Mattson Technology, Inc. Announces Fourth Quarter and Year End 2001 Financial Results

FREMONT, Calif.--(BUSINESS WIRE)--Feb. 28, 2002--Mattson Technology, Inc. (Nasdaq:MTSN - news), a leading supplier of advanced process equipment used to manufacture semiconductors, today is reporting financial results for the fourth quarter and year ended December 31, 2001.

Net sales for the quarter were $48.7 million, an increase of 32.8 percent from $36.6 million in the third quarter of 2001, and an increase of 1.6 percent from the fourth quarter of 2000 net sales of $47.9 million. Shipments for the quarter were $49.5 million, a decrease of 26.5 percent from $67.3 million in the third quarter of 2001, and a decrease of 20.5 percent from the fourth quarter of 2000 shipments of $62.3 million. The results for 2001 reflect the acquisition of the business of the STEAG Semiconductor Division (``STEAG'') and CFM Technologies. Inc. (``CFM''), while results for 2000 reflect the operations of Mattson, pre-merger.

Net loss for the fourth quarter of 2001 was $67.1 million or $(1.81) per share compared to net income of $1.1 million or $0.05 per fully diluted share for the fourth quarter of 2000. Net loss for the fourth quarter of 2001 includes unusual charges aggregating $36.1 million, including impairment charges of $23.0 million, inventory valuation charges of $5.1 million, effects of APB 16 inventory charges of $3.8 million, and restructuring charges of $4.2 million.

Net sales for the year were $230.1 million, an increase of 27.4 percent from fiscal year 2000 net sales of $180.6 million. Shipments for the year were $325.8 million, compared with shipments of $213.2 million in 2000.

Net loss for the year was $336.7 million or $(9.14) per share, compared to fiscal year 2000 net income of $1.5 million or $0.07 per fully diluted share. Net loss for the year 2001 includes unusual charges aggregating $209.1 million, comprised of the following: impairment charges of $150.7 million, inventory valuation charges of $26.4 million, effects of APB 16 inventory charges of $13.8 million, restructuring charges of $8.1 million, and in-process R&D write-offs of $10.1 million. Goodwill and intangible amortization for the year 2001 amounted to $33.5 million.

Gross margin for the fourth quarter of 2001 was a negative 26.5 percent, an increase from a negative gross margin of 54.7 percent for the third quarter of 2001 and a decrease from 49.6 percent gross margin for the fourth quarter of 2000. The gross margin includes the effects of inventory valuation charges of $5.1 million and $21.3 million in the fourth and third quarters of 2001, respectively. Gross margin has also been adversely affected by high fixed production costs relative to production and shipment volumes that reflect deteriorated market conditions in the semiconductor industry in general.

Deferred revenue at the end of the fourth quarter of 2001 was $136.6 million, a slight decrease from $136.9 million at the end of the third quarter of 2001. Bookings for the fourth quarter of 2001 were $19.7 million, a decrease of 21.2 percent from $25.0 million in the third quarter of 2001, and a decrease of 70.7 percent from $67.3 million in the fourth quarter of 2000, resulting in a book-to-bill ratio of 0.4 to 1.0. During the fourth quarter of 2001 backlog was reduced by $23.7 million due to customer cancellations and orders that were pushed out by customers who do not currently need the equipment they ordered.
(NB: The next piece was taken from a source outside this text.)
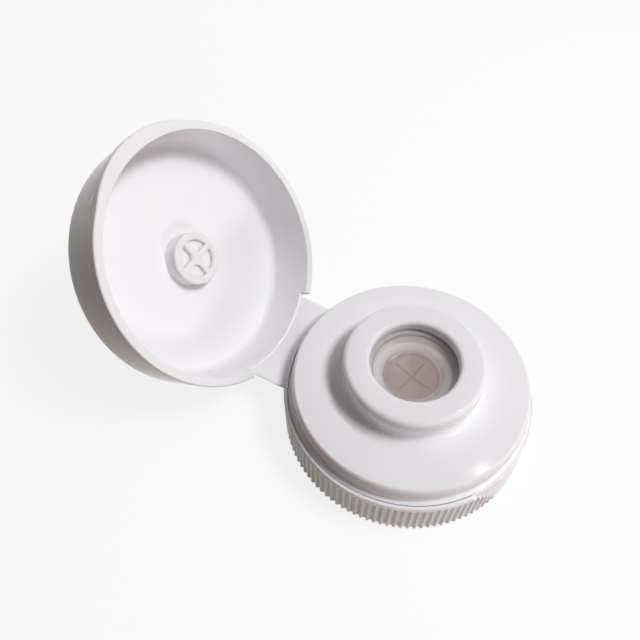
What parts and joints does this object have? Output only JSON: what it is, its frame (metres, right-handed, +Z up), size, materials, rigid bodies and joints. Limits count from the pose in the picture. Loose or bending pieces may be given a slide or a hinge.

Backlog at end of the fourth quarter of 2001 was $60.0 million, a decrease of 45.4 percent from the $109.9 million at the end of the fourth quarter of 2000.

The company ended the year with cash and cash equivalents, restricted cash and investments of $97.1 million, a decrease of $3.1 million from $100.2 million as of the quarter ended September 30, 2001. Working capital decreased to $74.0 million as of December 31, 2001 from $120.3 million as of September 30, 2001.

David Dutton, president and chief executive officer said, ``2001 proved to be a very difficult year, with the financial effects related to the integration of our acquisitions coming at the same time as a sudden and drastic downturn in the industry. However, I believe that our most difficult challenges are behind us. We have resized the company and are now better aligned with current business conditions. Our new two divisional model brings us much closer to our customers, enabling us to react more quickly to customer demand.''

He continued, ``While we remain focused on controlling costs and enhancing operating efficiency, we continue to invest in the future, working closely with our customers to develop leading-edge technologies and processes. Our leadership in 300mm tools strategically positions us to attract new and additional business, thereby gaining market share when the industry recovers and transitions to these new technologies.''

Attached to this release are condensed consolidated statements of operations and balance sheets.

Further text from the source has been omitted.